Source excerpt
====

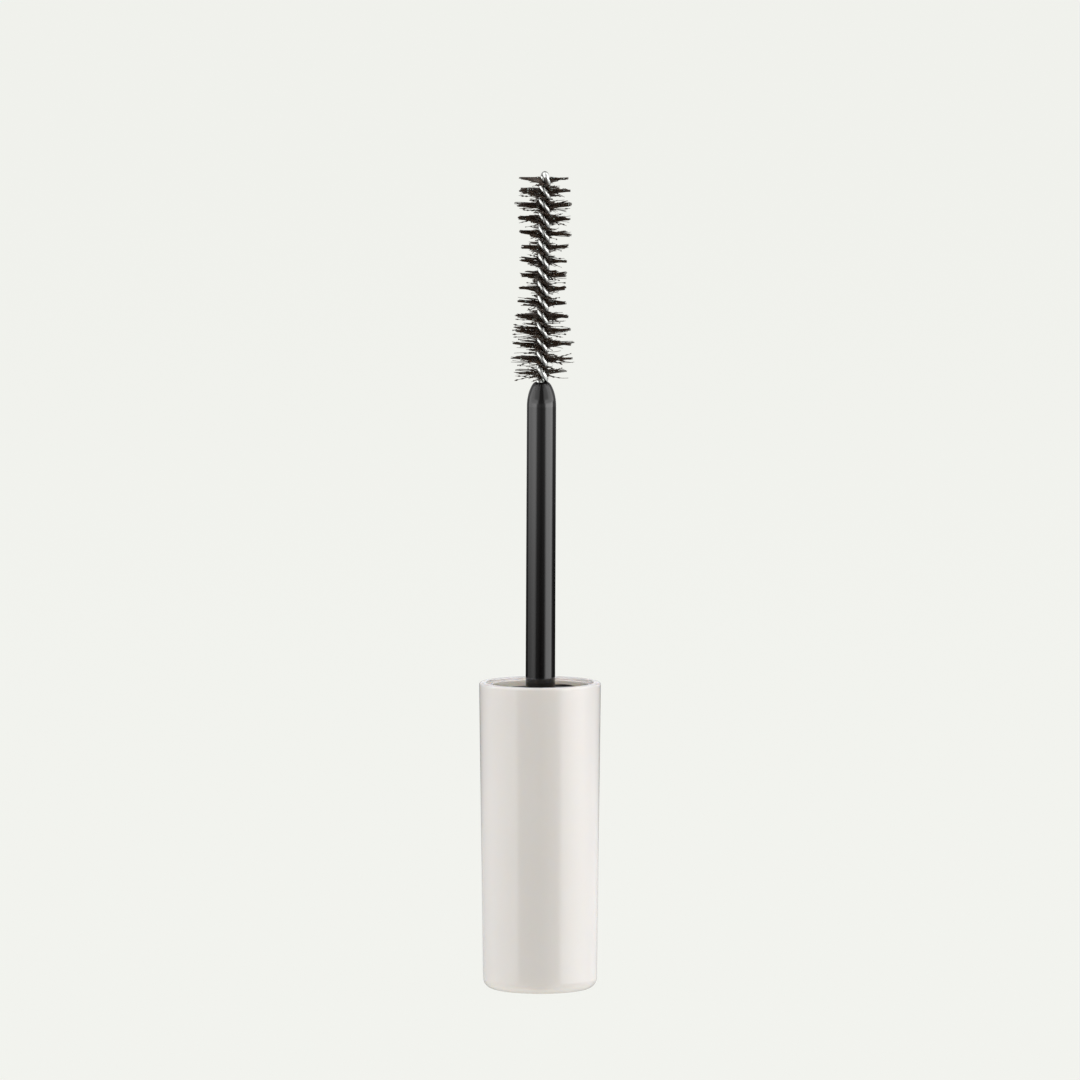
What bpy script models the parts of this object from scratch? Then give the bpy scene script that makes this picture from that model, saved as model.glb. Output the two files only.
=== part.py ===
"""Mascara wand: a cap with its threaded insert, washer, stem and twisted-wire brush.

The cap stands on its closed end. The origin is the centre of that end, +Z runs up the
wand's axis to the brush's tip, and all sizes are in metres.
"""

import math

import bmesh
import bpy
from mathutils import Matrix, Vector

MM = 0.001

# outer cap
CAP_HEIGHT = 40.5 * MM
CAP_MOUTH_RADIUS = 8.0 * MM
CAP_END_RADIUS = 7.52 * MM
CAP_END_FILLET = 1.37 * MM
CAP_WALL_AT_END = 1.4 * MM
CAP_BORE_RADIUS = 6.38 * MM
CAP_RIM_RADIUS = 7.02 * MM
CAP_RIM_DEPTH = 0.35 * MM
CAP_RIM_ROUND = 0.3 * MM

# threaded insert
PRESS_GAP = 0.1 * MM
SEAT_GAP = 0.1 * MM
INSERT_FACE_DEPTH = 1.1 * MM
INSERT_WELL_DEPTH = 10.0 * MM
INSERT_FLOOR = 1.6 * MM
INSERT_SKIRT = 4.5 * MM
INSERT_FLANGE = 1.4 * MM
INSERT_BODY_RADIUS = 6.05 * MM
INSERT_RIBS = 12
INSERT_RIB_WIDTH = 0.8 * MM
THREAD_ROOT_RADIUS = 5.55 * MM
THREAD_CREST_RADIUS = 5.1 * MM
THREAD_PITCH = 2.6 * MM
THREAD_TURNS = 1.75
THREAD_FOOT = 1.3 * MM
THREAD_CREST = 0.5 * MM

# sealing washer
WASHER_OUTER_RADIUS = 5.0 * MM
WASHER_INNER_RADIUS = 2.15 * MM
WASHER_THICKNESS = 0.9 * MM

# stem
STEM_BASE_RADIUS = 1.95 * MM
STEM_TOP_RADIUS = 1.92 * MM
STEM_HOLE_RADIUS = 2.1 * MM
STEM_HEAD_RADIUS = 4.4 * MM
STEM_HEAD_HEIGHT = 1.5 * MM
SNAP_LIP = 0.25 * MM
STEM_BEAD_RADIUS = 2.2 * MM
STEM_TOP = 80.06 * MM
STEM_TIP_LENGTH = 3.2 * MM
STEM_TIP_FLAT_RADIUS = 0.88 * MM
STEM_TIP_POINTEDNESS = 0.7
STEM_LEAN = math.radians(0.24)

# brush wire
STRAND_RADIUS = 0.365 * MM
TWIST_RADIUS = 0.39 * MM
HALF_TWIST = 1.825 * MM
WIRE_BORE_RADIUS = 0.82 * MM
WIRE_BORE_DEPTH = 8.0 * MM
WIRE_TOP = 107.74 * MM
WIRE_LEAN = math.radians(0.58)
WIRE_BEND_HEIGHT = 76.0 * MM

# bristle rows, one for each half turn of the wire
ROWS = 15
FIRST_ROW_HEIGHT = 81.3 * MM
ROW_HUB_INNER = 0.9 * MM
ROW_HUB_OUTER = 1.3 * MM
ROW_HUB_HEIGHT = 1.24 * MM
ROW_THICKNESS = 0.6 * MM
ROW_END_GAP = math.radians(8)
TOP_ROW_END = 0.12
BRUSH_ENDS_RADIUS = 4.15 * MM
BRUSH_WAIST_RADIUS = 3.15 * MM
BRUSH_TOP_RADIUS = 3.3 * MM

ROUND_STEPS = 48
SMALL_STEPS = 32
ROW_HUB_STEPS = 12
ROW_FAN_STEPS = 8
TWIST_STEPS = 10


def clear_scene():
    """Remove everything that is in the scene."""
    for thing in list(bpy.data.objects):
        bpy.data.objects.remove(thing, do_unlink=True)


def material(name, colour, roughness, metallic=0.0):
    """A Principled material of one plain colour."""
    made = bpy.data.materials.new(name)
    made.use_nodes = True
    shader = made.node_tree.nodes["Principled BSDF"]
    shader.inputs["Base Color"].default_value = (*colour, 1.0)
    shader.inputs["Roughness"].default_value = roughness
    shader.inputs["Metallic"].default_value = metallic
    return made


def new_object(name, mesh, finish=None):
    """Put a mesh in the scene as a named object, shaded smooth up to 35 degrees."""
    thing = bpy.data.objects.new(name, mesh)
    bpy.context.scene.collection.objects.link(thing)
    mesh.shade_smooth()
    mesh.set_sharp_from_angle(angle=math.radians(35))
    if finish is not None:
        mesh.materials.append(finish)
    return thing


def arc(centre_r, centre_z, radius, start, end, steps):
    """Points of an arc in the (r, z) plane, angles in degrees from +r."""
    points = []
    for step in range(steps + 1):
        angle = math.radians(start + (end - start) * step / steps)
        points.append((centre_r + radius * math.cos(angle), centre_z + radius * math.sin(angle)))
    return points


def around(radius, angle, height):
    """A point at a radius, an angle and a height about the Z axis."""
    return Vector((radius * math.cos(angle), radius * math.sin(angle), height))


def turned(name, outline, steps):
    """A solid of revolution: spins a closed (r, z) outline round the Z axis."""
    bm = bmesh.new()
    ring = [bm.verts.new((r, 0.0, z)) for r, z in outline]
    edges = [bm.edges.new((ring[i - 1], ring[i])) for i in range(len(ring))]
    bmesh.ops.spin(
        bm,
        geom=ring + edges,
        cent=(0, 0, 0),
        axis=(0, 0, 1),
        angle=2 * math.pi,
        steps=steps,
        use_merge=True,
    )
    bmesh.ops.remove_doubles(bm, verts=bm.verts, dist=1e-7)
    on_axis = [e for e in bm.edges if all(v.co.xy.length < 1e-7 for v in e.verts)]
    bmesh.ops.delete(bm, geom=on_axis, context="EDGES")
    bmesh.ops.recalc_face_normals(bm, faces=bm.faces)
    mesh = bpy.data.meshes.new(name)
    bm.to_mesh(mesh)
    bm.free()
    return mesh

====

What you are asked to do
Search the listing for the string "that". Copy each line where it turns up.

The response
What bpy script models the parts of this object from scratch? Then give the bpy scene script that makes this picture from that model, saved as model.glb. Output the two files only.
The cap stands on its closed end. The origin is the centre of that end, +Z runs up the
    """Remove everything that is in the scene."""